Basic re-install steps
- Install preservative-treated (PT) timbers (8” x 8” timbers/landscaping ties, stacked and pinned together) around the perimeter to the desired height of the footing, or just above it (most of the wood being installed will be below grade, meaning you will need at least three or four courses of timber, and only the top timber will be above grade). This will help to “retain” your sub-base, footing base and footing within the arena. Be sure to allow intermittent gaps at the ends of the timbers/landscape tie openings for ground water to drain away (gaps between 1” to 4”, sized as needed, depending on the size of sub-base and footing base materials used). You can also use PT wood posts and 2x PT lumber in lieu of heavy timbers or landscaping ties; posts should occur between every 4’ to 6’ in this instance. Cover the interior perimeter of the timbers/ties with landscaping fabric to help retain rock when installed. Install about 12” of crushed rock (road-base grade, foundation-drainage grade) as a sub-base. Make the surface smooth and level, and compact sub-base thoroughly.

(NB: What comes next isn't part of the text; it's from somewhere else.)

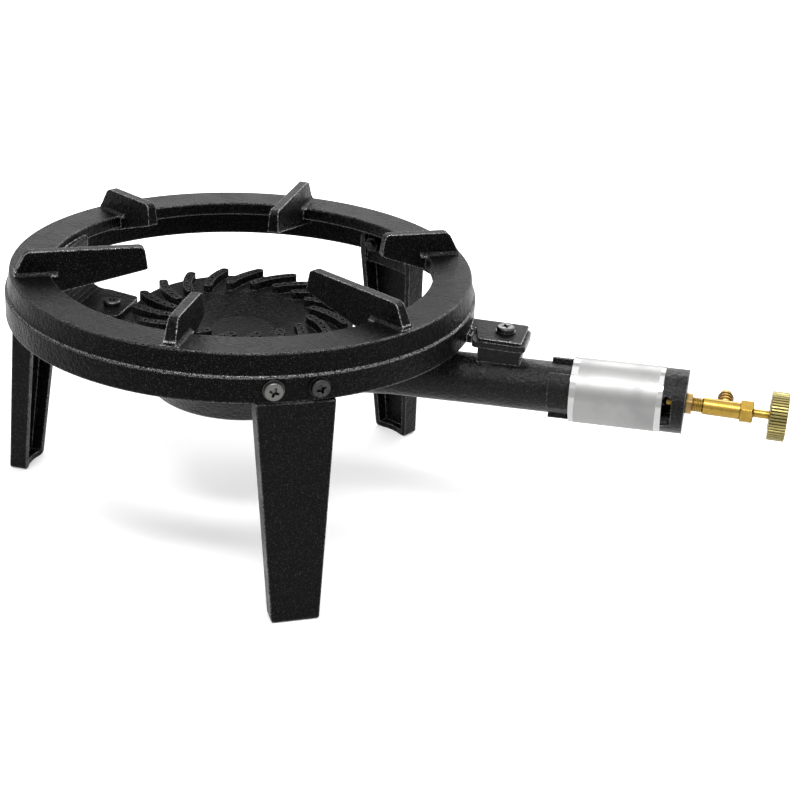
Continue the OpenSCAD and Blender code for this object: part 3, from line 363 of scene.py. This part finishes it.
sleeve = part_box("air_shutter")
frontScrew = (0.0660, -0.1424, 0.1517)      # the brighter one of the front leg's two screws
paint = {
    "pebble": 0.0026, "grain": 0.0008, "swell": 0.022, "grainShare": 0.9, "swellShare": 2.0,
    "bump": 0.85, "depth": 0.0006, "edge": 0.0013, "roughness": (0.18, 0.34), "specular": 0.05,
    "colour": (0.0012, 0.0012, 0.0014), "grainGlintColour": (0.028, 0.028, 0.029), "grainGlintFrom": (0.55, 0.72),
    "edgeColour": (0.50, 0.50, 0.49), "wornGlintFrom": (0.42, 0.55), "wornGlintShare": 0.9, "ior": 1.45,
    "smoothness": 0.8, "grainDetail": 4, "swellDetail": 2, "glossFrom": (0.3, 0.7),
}
metal = {
    "marks": (900, 900, 900), "patch": 0.003, "edge": 0.0003, "bump": 0.3, "roughness": (0.28, 0.42),
    "crevice": 0.0015, "creviceFrom": (0.55, 0.85), "creviceSamples": 8, "creviceShade": (0.004, 0.004, 0.004),
    "detail": 3, "depth": 0.00005, "dullFrom": (0.45, 0.75), "glossFrom": (0.3, 0.7),
}
finishes = {
    "ringPaint": castPaint("ringPaint", paint),
    "legPaint": castPaint("legPaint", {**paint, "bump": 0.7, "pebble": 0.0032, "specular": 0.08,
                                       "grainGlintColour": (0.030, 0.030, 0.031), "wornGlintShare": 0.45}),
    "burnerPaint": castPaint("burnerPaint", {**paint, "bump": 0.75, "specular": 0.18,
                                             "grainGlintColour": (0.035, 0.035, 0.035), "wornGlintShare": 0.45}),
    "headPaint": castPaint("headPaint", {**paint, "bump": 1.2, "pebble": 0.0018, "specular": 0.5,
                                         "grainGlintColour": (0.045, 0.045, 0.045), "roughness": (0.3, 0.45),
                                         "darkBelow": 0.1392, "darkBlend": 0.0006,
                                         "lowColour": (0.002, 0.002, 0.0022),
                                         "lowRoughness": 0.36, "ior": 1.10, "edge": 0.0006,
                                         "wornGlintShare": 0.5}),
    "zinc": turnedMetal("zinc", {**metal, "colour": (0.085, 0.085, 0.085), "dull": (0.04, 0.04, 0.04)}),
    "blackedScrew": turnedMetal("blackedScrew", {**metal, "patch": 0.002, "colour": (0.045, 0.045, 0.045),
                                                 "dull": (0.02, 0.02, 0.02),
                                                 "bright": frontScrew, "brightFrom": (0.012, 0.014),
                                                 "brightColour": (0.115, 0.115, 0.11)}),
    "bareSteel": turnedMetal("bareSteel", {**metal, "marks": (60, 2600, 2600), "patch": 0.02,
                                           "edge": 0.0002,
                                           "bump": 0.25, "colour": (0.27, 0.27, 0.267),
                                           "dull": (0.22, 0.22, 0.22), "roughness": (0.42, 0.50),
                                           "bands": ((sleeve[0][0] + sleeve[1][0]) / 2,
                                                     (sleeve[1][0] - sleeve[0][0]) / 2, 0.0045),
                                           "bandBlend": 0.0003, "bandColour": (0.40, 0.40, 0.395),
                                           "bandRoughness": 0.18}),
    "brass": turnedMetal("brass", {**metal, "marks": (3200, 60, 60), "patch": 0.006, "bump": 0.5,
                                   "colour": (0.31, 0.20, 0.040), "dull": (0.23, 0.145, 0.030),
                                   "roughness": (0.22, 0.36), "creviceShade": (0.15, 0.085, 0.015)}),
    "copperyBrass": turnedMetal("copperyBrass", {**metal, "marks": (900, 60, 60), "patch": 0.004,
                                                 "bump": 0.4, "colour": (0.30, 0.20, 0.075),
                                                 "dull": (0.12, 0.07, 0.035),
                                                 "roughness": (0.3, 0.4)}),
    "dullBrass": turnedMetal("dullBrass", {**metal, "marks": (900, 300, 300), "patch": 0.005,
                                           "colour": (0.25, 0.21, 0.080), "dull": (0.17, 0.145, 0.055),
                                           "creviceShade": (0.06, 0.05, 0.018)}),
    "packing": castPaint("packing", {**paint, "pebble": 0.0006, "grain": 0.0003, "bump": 0.2,
                                     "depth": 0.0001, "roughness": (0.6, 0.7), "colour": (0.03, 0.03, 0.03),
                                     "wornGlintShare": 0.0}),
}
finishOf = {
    "stand_ring": "ringPaint", "leg_left": "legPaint", "leg_rear": "legPaint", "leg_front": "legPaint",
    "leg_screws": "blackedScrew", "leg_washers": "blackedScrew", "leg_nuts": "blackedScrew",
    "burner_body": "burnerPaint", "burner_head": "headPaint", "head_bolt": "zinc",
    "head_bolt_washer": "zinc", "burner_screws": "zinc",
    "burner_screw_washer": "zinc", "burner_screw_nut": "zinc", "air_box": "burnerPaint",
    "air_shutter": "bareSteel", "gas_jet": "brass", "lock_nut": "copperyBrass", "valve_body": "brass",
    "gland_nut": "brass", "gland_packing": "packing", "valve_needle": "zinc", "valve_spindle": "brass",
    "valve_knob": "dullBrass",
}


def dressNode(name, finish):
    mesh = nodes[name].data
    if not mesh.materials:
        mesh.materials.append(finish)
    for i in range(len(mesh.materials)):
        nodes[name].material_slots[i].material = finish


for name, finish in finishOf.items():
    dressNode(name, finishes[finish])
print("finishes given to", len(finishOf), "nodes")


def threadShell(s, begin, end):
    # screw thread round the X axis: radius = root + depth * (1 - |2 t - 1|), where t is the part
    # of a pitch that x is ahead of the angle; it fades out at both ends, and a plain bore closes it
    rows = max(6, int(round((end - begin) / s["pitch"] * s["rowsPerPitch"])))
    turn = np.linspace(0, 2 * np.pi, s["around"], endpoint=False)
    x, angle = np.meshgrid(np.linspace(begin, end, rows), turn, indexing="ij")
    ahead = np.mod(x / s["pitch"] - angle / (2 * np.pi), 1.0)
    radius = s["root"] + s["depth"] * (1 - np.abs(2 * ahead - 1))
    fade = np.minimum(np.minimum(x - begin, end - x) / (s["fade"] * s["pitch"]), 1.0)
    radius = s["root"] + (radius - s["root"]) * fade
    x = np.vstack([x, np.full((1, s["around"]), end), np.full((1, s["around"]), begin)])
    radius = np.vstack([radius, np.full((2, s["around"]), s["bore"])])
    angle = np.vstack([angle, angle[:2]])
    points = np.stack([x, radius * np.cos(angle), radius * np.sin(angle)], axis=-1)
    return points.reshape(-1, 3), gridFaces(rows + 2, s["around"])


def gridFaces(rows, columns):
    # quads of a grid that closes on itself both ways
    i, j = np.meshgrid(np.arange(rows), np.arange(columns), indexing="ij")
    k, m = (i + 1) % rows, (j + 1) % columns
    corners = [i * columns + j, i * columns + m, k * columns + m, k * columns + j]
    return np.stack(corners, axis=-1).reshape(-1, 4)


def turnTo(points, axis, origin):
    # turns the X axis to the given direction and moves the start to origin
    turn = np.array(Vector((1, 0, 0)).rotation_difference(Vector(axis)).to_matrix())
    return points @ turn.T + np.array(origin)


def newPiece(name, parts, finish, body):
    # joins lists of points and faces into one mesh object
    counts = np.cumsum([0] + [len(points) for points, faces in parts])
    points = np.vstack([points for points, faces in parts])
    faces = np.vstack([part[1] + n for part, n in zip(parts, counts)])
    mesh = bpy.data.meshes.new(name)
    mesh.from_pydata(points.tolist(), [], faces.tolist())
    mesh.polygons.foreach_set("use_smooth", np.ones(len(faces), dtype=bool))
    mesh.materials.append(finish)
    mesh.update()
    piece = bpy.data.objects.new(name, mesh)
    scene.collection.objects.link(piece)
    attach(piece, body)
    print(name, len(faces), "faces")


nippleThread = {
    "begin": 0.30125, "end": 0.30745, "height": 0.118771,   # between the lock nut and the barrel
    "root": 0.00442, "depth": 0.00038, "bore": 0.0040, "pitch": 0.00105,
    "rowsPerPitch": 12, "around": 72, "fade": 0.4,
}
points, faces = threadShell(nippleThread, nippleThread["begin"], nippleThread["end"])
newPiece("nippleThread", [(points + np.array((0, 0, nippleThread["height"])), faces)], finishes["brass"],
         "stand")

screwThread = {
    "root": 0.00302, "depth": 0.0003, "bore": 0.0027, "pitch": 0.001, "rowsPerPitch": 10, "around": 40,
    "length": 0.00245, "fade": 0.4,
    # the leg screws' inner ends
    "legs": (180, 61, 300), "turn": 5.135, "radius": 0.13770, "height": 0.1517,
    "tab": (-0.0934, 0.0, 0.11345),                                               # under the rear tab's nut
}
shell, faces = threadShell(screwThread, 0.0, screwThread["length"])
parts = []
for legAngle in screwThread["legs"]:
    for side in (-1, 1):
        a = math.radians(legAngle + side * screwThread["turn"])
        outwards = (math.cos(a), math.sin(a), 0)
        reach = screwThread["radius"]
        origin = (reach * outwards[0], reach * outwards[1], screwThread["height"])
        parts.append((turnTo(shell, (-outwards[0], -outwards[1], 0), origin), faces))
parts.append((turnTo(shell, (0, 0, -1), screwThread["tab"]), faces))
newPiece("screwThreads", parts, finishes["blackedScrew"], "stand")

- Install a layer of filter fabric over the gravel.
- Install 2” to 6” of stone dust over the top of the filter fabric. Roll smooth and slope/crown to drain to one side, two sides or all four depending on your desired drainage design.
- Install 2” to 4” of sand footing, or other desired footing type. Keep in mind that specific types of footing are very specialized, and may require a different composition of sub-base and footing base. Make your footing selection in advance of constructing the arena in the event there are other requirements specific to the footing you desire. The tops of the timbers at the arena’s perimeter should be about 2” above the top of the footing. Top of timbers should be above the natural grade of grass around the area so any surface water is blocked from draining onto the arena. Re-grade the grassy area around the arena as required, by sloping away from the arena to drainage swales that will take water away from the arena.
Clearly, mud is always about drainage. Understanding your site, starting with the slope, carefully controlling any run-off, and allowing for retention and natural re-absorption are the best strategies for minimizing problems. Dry, light and air-filled facilities are the goal, and are always a pleasure for both equine and human occupants.